* [Given request]:
Find all the lines with "empty" and gather them.

* [Data shown]:

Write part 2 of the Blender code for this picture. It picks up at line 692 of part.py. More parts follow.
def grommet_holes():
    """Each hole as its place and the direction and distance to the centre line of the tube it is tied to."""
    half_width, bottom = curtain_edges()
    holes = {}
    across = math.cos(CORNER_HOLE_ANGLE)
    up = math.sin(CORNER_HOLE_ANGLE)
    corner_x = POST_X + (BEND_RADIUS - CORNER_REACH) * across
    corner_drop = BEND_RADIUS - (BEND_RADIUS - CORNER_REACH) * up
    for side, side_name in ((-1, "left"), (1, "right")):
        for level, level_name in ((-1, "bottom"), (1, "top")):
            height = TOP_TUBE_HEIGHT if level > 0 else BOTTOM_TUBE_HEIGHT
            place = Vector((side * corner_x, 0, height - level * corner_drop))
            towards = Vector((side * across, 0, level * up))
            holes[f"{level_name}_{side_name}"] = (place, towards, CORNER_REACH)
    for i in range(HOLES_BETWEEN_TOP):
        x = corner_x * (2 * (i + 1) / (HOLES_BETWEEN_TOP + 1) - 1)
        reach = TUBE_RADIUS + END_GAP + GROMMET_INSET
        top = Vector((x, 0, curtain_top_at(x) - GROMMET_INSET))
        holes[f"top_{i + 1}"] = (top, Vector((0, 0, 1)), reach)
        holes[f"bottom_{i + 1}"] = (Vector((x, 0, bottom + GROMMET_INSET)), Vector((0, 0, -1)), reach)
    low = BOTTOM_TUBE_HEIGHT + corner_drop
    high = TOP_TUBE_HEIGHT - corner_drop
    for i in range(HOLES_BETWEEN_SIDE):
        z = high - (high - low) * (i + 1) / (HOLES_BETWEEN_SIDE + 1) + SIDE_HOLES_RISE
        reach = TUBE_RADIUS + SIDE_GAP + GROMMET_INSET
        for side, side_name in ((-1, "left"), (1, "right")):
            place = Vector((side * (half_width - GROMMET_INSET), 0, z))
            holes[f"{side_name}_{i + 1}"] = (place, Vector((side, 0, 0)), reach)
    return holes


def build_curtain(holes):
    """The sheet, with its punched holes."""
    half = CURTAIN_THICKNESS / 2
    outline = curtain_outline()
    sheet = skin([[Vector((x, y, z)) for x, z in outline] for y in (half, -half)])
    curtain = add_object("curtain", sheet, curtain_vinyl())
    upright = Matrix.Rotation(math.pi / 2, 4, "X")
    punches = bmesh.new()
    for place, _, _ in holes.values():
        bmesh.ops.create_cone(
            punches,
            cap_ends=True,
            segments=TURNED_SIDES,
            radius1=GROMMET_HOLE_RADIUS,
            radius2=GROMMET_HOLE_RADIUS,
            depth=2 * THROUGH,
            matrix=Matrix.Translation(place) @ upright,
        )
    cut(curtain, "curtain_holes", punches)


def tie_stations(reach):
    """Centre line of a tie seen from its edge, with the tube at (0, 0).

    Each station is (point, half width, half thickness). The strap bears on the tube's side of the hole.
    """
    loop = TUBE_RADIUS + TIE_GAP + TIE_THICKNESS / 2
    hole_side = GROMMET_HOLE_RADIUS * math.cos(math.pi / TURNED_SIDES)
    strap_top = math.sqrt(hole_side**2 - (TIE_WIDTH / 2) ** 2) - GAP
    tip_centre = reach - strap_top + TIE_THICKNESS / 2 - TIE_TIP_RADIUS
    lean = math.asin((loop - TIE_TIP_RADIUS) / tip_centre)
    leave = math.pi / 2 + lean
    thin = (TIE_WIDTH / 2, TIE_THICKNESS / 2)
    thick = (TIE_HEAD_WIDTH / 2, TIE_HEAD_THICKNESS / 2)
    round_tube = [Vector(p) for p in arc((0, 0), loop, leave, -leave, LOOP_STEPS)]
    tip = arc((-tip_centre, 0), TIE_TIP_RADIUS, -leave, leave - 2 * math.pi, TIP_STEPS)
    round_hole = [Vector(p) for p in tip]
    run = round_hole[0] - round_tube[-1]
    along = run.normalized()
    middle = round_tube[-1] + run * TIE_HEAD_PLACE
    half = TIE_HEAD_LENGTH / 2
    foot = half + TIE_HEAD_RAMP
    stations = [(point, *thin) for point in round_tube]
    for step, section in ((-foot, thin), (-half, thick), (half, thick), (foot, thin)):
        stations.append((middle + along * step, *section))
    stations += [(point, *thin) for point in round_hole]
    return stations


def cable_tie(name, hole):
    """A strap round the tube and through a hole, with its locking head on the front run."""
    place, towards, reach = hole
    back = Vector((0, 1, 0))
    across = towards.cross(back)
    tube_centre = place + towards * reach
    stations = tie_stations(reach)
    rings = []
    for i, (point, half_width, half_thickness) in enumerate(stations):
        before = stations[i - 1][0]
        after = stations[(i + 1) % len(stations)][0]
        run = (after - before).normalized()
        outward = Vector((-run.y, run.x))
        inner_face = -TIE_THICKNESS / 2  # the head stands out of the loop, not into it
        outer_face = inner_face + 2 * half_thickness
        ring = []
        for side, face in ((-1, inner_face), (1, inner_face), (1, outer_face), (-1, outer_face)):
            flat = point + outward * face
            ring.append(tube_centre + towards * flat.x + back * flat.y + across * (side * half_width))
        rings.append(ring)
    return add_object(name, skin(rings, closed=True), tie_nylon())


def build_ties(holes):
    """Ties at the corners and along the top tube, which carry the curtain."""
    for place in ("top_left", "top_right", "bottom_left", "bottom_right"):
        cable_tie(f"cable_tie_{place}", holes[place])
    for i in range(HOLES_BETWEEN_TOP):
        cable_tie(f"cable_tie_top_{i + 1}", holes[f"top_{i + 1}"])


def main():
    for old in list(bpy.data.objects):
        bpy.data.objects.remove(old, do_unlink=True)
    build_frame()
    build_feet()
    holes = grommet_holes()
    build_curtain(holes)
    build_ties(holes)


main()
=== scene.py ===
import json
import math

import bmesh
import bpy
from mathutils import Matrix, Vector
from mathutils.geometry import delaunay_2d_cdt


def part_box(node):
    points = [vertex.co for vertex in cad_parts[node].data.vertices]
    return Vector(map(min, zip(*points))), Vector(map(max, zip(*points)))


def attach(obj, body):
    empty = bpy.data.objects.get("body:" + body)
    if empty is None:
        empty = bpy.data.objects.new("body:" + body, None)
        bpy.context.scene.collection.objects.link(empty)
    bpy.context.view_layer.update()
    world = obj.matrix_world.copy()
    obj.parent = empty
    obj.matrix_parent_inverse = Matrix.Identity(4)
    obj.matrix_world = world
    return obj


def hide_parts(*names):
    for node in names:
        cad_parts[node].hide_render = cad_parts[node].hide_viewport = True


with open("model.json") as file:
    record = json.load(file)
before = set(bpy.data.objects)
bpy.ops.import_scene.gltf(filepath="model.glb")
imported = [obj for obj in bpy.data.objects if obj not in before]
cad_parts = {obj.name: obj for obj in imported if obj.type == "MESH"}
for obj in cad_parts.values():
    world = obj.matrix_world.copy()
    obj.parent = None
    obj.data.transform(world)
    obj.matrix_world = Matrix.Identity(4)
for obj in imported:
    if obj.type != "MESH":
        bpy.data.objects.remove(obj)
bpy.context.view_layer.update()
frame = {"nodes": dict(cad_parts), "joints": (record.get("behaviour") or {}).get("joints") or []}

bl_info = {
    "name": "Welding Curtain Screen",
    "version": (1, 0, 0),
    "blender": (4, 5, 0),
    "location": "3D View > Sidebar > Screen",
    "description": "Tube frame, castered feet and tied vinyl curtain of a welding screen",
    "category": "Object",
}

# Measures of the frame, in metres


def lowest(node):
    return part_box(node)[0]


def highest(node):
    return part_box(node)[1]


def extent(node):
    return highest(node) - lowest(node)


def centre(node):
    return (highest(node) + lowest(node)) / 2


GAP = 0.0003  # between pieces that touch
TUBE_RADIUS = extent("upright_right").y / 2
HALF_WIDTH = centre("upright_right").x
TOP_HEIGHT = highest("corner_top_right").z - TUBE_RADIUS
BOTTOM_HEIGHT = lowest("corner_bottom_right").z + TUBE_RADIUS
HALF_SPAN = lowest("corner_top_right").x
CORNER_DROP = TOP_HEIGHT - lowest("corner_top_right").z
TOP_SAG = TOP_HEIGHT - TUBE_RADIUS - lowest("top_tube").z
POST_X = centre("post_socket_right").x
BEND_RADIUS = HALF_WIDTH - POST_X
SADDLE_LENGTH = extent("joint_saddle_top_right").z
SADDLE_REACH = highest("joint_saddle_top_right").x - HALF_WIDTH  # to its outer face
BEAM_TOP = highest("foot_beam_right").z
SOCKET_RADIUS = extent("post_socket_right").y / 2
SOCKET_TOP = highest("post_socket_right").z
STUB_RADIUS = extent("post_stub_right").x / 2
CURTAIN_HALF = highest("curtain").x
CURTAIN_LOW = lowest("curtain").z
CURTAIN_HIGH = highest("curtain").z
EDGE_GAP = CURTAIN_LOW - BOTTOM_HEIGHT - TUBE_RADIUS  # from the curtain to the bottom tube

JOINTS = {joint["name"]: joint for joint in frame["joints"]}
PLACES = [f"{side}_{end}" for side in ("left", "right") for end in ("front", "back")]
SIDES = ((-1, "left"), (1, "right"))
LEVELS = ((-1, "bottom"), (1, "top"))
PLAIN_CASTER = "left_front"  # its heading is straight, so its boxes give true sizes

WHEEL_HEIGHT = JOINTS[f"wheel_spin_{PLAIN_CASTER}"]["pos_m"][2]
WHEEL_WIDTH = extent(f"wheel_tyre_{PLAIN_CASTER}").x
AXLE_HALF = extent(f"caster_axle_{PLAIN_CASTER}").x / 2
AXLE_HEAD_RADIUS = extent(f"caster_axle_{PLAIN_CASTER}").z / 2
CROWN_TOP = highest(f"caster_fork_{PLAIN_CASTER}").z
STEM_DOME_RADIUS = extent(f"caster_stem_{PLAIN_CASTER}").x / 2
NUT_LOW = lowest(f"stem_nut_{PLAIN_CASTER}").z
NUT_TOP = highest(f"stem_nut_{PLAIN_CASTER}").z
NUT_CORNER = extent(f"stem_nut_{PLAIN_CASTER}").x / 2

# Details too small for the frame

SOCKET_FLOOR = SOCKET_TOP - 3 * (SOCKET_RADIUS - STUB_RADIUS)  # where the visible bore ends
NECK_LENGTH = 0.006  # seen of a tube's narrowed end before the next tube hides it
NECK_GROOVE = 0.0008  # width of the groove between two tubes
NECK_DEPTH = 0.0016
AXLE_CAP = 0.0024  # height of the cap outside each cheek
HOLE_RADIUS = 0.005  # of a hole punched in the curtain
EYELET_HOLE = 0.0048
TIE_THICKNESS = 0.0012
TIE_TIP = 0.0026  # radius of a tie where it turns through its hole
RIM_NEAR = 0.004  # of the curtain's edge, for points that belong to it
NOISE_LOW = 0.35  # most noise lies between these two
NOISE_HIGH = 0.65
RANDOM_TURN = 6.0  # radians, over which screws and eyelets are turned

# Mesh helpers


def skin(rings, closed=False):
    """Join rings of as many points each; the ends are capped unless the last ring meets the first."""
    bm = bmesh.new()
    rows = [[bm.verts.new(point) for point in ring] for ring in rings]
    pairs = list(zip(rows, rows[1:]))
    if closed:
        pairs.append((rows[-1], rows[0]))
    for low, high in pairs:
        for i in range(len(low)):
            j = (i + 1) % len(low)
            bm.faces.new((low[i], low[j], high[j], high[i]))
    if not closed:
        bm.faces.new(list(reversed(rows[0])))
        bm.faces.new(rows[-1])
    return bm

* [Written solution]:
    empty = bpy.data.objects.get("body:" + body)
    if empty is None:
        empty = bpy.data.objects.new("body:" + body, None)
        bpy.context.scene.collection.objects.link(empty)
    obj.parent = empty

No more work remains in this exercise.